Growing up, I watched my mother and grandmother work for the family, the community, the church, but rarely saw them taking time just for them. Yes, they had appointments at the hairdresser or occasional manicures, but no consistent “Me” time for their soul and spiritual wellbeing. I don’t mean religious; I am talking about their very inner being and things that make your soul happy and that you love doing.
So, as an adult, I modeled what I saw and did the same. I took pamper time for special days such as birthdays, anniversaries etc.

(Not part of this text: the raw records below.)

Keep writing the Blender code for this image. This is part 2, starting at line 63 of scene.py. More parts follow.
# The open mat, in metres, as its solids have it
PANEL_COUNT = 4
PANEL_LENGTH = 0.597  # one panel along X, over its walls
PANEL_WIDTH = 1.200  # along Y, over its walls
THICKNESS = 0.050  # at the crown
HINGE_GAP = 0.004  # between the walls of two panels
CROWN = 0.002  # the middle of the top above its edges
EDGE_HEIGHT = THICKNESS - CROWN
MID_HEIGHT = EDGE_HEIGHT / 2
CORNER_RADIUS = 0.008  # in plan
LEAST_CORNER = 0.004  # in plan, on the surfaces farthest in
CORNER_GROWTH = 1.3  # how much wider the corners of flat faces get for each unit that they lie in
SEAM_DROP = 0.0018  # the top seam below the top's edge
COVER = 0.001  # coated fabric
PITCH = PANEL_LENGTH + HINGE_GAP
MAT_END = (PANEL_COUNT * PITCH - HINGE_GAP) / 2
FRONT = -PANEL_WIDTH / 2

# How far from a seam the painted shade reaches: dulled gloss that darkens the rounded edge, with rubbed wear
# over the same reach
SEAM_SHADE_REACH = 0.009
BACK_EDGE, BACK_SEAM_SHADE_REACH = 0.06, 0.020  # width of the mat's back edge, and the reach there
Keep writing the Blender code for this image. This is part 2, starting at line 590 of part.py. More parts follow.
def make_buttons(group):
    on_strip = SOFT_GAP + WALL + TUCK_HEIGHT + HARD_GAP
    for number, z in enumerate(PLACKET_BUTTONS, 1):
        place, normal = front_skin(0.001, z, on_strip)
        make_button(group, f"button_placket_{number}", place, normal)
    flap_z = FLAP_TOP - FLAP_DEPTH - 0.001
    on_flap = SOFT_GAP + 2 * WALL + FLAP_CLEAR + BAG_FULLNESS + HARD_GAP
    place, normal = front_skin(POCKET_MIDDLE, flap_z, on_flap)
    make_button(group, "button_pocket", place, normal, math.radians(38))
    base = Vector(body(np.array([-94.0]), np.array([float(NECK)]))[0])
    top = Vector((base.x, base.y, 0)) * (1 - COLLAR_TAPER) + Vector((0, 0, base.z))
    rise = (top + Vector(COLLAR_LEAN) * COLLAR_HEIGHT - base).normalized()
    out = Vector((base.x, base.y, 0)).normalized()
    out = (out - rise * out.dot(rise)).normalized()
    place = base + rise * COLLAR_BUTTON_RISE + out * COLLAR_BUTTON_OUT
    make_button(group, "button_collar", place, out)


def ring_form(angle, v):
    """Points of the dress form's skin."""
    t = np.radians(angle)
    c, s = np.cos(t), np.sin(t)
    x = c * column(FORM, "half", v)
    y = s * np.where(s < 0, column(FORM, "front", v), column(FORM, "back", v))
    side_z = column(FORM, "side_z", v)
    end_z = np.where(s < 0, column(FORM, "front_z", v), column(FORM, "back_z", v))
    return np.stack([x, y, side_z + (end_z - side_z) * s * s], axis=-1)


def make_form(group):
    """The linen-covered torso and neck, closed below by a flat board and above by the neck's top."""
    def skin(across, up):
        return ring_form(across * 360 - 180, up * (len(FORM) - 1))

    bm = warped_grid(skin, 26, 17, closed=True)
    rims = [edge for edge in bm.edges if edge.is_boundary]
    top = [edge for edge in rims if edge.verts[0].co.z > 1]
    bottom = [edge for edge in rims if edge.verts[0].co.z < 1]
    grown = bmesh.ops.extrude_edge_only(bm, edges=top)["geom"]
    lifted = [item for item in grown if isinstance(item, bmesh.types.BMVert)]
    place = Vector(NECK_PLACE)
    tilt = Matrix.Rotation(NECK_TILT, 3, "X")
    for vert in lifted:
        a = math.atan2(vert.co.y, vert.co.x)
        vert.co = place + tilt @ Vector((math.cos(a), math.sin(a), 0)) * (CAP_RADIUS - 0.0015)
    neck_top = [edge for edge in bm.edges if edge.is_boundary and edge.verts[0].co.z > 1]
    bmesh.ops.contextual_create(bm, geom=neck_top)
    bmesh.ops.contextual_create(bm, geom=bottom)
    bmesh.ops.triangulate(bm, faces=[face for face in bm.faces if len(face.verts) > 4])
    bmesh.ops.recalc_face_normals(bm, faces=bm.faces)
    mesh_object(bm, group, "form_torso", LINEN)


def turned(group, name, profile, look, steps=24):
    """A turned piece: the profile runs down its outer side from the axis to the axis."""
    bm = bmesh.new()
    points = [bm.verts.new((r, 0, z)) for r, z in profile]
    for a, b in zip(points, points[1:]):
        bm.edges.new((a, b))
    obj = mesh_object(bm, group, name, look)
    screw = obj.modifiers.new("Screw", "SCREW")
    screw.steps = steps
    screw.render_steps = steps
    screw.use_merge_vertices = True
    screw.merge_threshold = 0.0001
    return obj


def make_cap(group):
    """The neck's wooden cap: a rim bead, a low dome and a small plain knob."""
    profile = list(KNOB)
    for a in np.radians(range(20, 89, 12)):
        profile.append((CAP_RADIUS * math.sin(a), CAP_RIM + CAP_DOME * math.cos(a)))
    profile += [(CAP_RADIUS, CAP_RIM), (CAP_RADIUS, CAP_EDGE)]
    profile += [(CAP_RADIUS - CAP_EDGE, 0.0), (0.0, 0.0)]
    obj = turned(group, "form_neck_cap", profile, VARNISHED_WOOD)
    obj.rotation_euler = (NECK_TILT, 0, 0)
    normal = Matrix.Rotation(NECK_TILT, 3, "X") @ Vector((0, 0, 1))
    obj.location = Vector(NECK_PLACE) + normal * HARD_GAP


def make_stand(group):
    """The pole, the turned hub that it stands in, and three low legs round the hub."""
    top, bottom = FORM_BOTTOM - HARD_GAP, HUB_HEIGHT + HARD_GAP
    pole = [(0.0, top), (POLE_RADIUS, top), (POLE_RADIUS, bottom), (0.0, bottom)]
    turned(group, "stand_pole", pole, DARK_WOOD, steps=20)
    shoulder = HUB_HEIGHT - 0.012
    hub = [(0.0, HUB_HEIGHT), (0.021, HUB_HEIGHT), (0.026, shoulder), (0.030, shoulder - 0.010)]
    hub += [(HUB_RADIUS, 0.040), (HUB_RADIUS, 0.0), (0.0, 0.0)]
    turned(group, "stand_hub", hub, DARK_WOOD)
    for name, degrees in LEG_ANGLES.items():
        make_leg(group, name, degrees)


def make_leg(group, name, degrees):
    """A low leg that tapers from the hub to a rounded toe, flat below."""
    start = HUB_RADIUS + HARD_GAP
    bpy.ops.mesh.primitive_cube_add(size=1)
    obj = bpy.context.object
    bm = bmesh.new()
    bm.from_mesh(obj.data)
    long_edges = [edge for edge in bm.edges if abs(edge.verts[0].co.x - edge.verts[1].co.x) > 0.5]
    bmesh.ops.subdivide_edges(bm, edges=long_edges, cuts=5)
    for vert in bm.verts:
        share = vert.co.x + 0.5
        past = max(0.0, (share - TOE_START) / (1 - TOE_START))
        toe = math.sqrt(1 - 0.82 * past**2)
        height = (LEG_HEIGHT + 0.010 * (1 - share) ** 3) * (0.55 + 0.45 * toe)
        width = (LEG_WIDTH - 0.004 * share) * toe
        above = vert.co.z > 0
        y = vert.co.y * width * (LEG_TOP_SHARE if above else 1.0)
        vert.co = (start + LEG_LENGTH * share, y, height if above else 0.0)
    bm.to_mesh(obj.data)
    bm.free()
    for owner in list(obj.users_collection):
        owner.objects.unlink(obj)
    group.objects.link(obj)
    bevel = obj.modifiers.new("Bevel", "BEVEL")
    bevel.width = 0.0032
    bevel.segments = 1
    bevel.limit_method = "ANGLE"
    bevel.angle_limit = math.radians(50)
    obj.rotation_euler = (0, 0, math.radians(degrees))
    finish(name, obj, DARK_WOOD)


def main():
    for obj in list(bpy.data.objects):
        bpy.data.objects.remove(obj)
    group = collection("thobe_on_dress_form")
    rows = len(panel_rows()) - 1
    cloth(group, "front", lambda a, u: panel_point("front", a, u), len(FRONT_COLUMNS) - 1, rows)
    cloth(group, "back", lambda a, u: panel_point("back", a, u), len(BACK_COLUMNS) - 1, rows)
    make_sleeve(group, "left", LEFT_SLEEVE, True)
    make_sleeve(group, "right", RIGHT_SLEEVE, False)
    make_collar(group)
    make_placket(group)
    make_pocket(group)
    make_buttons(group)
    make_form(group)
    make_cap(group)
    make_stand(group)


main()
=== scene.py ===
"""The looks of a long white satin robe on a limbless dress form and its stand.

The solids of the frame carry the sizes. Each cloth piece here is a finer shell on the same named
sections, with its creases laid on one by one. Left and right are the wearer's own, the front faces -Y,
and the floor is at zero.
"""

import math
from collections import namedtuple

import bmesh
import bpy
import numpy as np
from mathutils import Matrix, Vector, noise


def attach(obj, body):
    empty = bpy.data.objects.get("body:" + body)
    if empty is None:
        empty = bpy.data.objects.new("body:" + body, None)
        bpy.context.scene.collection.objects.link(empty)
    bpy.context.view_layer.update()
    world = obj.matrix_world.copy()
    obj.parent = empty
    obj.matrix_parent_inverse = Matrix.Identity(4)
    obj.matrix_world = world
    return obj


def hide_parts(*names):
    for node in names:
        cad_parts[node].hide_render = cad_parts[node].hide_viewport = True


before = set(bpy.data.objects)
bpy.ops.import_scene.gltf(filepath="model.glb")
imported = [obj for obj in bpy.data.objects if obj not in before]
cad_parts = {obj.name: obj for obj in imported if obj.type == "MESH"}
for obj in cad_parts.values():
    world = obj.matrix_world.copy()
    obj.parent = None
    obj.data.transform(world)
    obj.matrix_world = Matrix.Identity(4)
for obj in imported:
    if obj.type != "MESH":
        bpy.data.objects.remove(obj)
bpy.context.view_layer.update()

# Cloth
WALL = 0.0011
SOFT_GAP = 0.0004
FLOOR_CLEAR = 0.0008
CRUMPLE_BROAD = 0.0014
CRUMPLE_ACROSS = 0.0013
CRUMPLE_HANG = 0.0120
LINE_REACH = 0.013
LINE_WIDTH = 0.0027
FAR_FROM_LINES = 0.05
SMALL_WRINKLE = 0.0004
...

I had an issue with saying NO. I thought that if I said No, something was not going to get done or the world would fall apart-(how naive )or I would wonder what others would think of me. The universe gave me hints when I would work myself so much that I made myself physically sick; too sick to get out of bed. That was my way of saying NO.
I thought multi-tasking was a great accomplishment. I could take phone calls & work on the computer simultaneously. I was so wrong! I overloaded my brain and my physical body to exhaustion. Now I schedule dates with myself for whatever I want to do. I put in on my calendar and get excited to be with me, whether it’s a soaking bath, a movie, a walk, a drive, a book or whatever I want. It’s time for me to appreciate and love me. I look in the mirror and speak positive words to myself and smile, I take deep breaths daily, I eat clean, I look for things to be thankful for every day, I connect with nature or loved ones, I schedule Me time, I decide to practice self-care, and I practice self-forgiveness if I fall off track and accept myself as one who is always doing my best.
S-Self Talk
E-Exhale and Inhale
L-look for the healthiest foods you can eat and drink
F-Find joy and gratitude in everyday experiences
C-Connect with nature every day and a community of friends that support you.
A- Arrange an appointment with yourself. Put it on the calendar and look forward with your date with you
R-Relentless Self-Care
E-Every day is a new chance for a new beginning.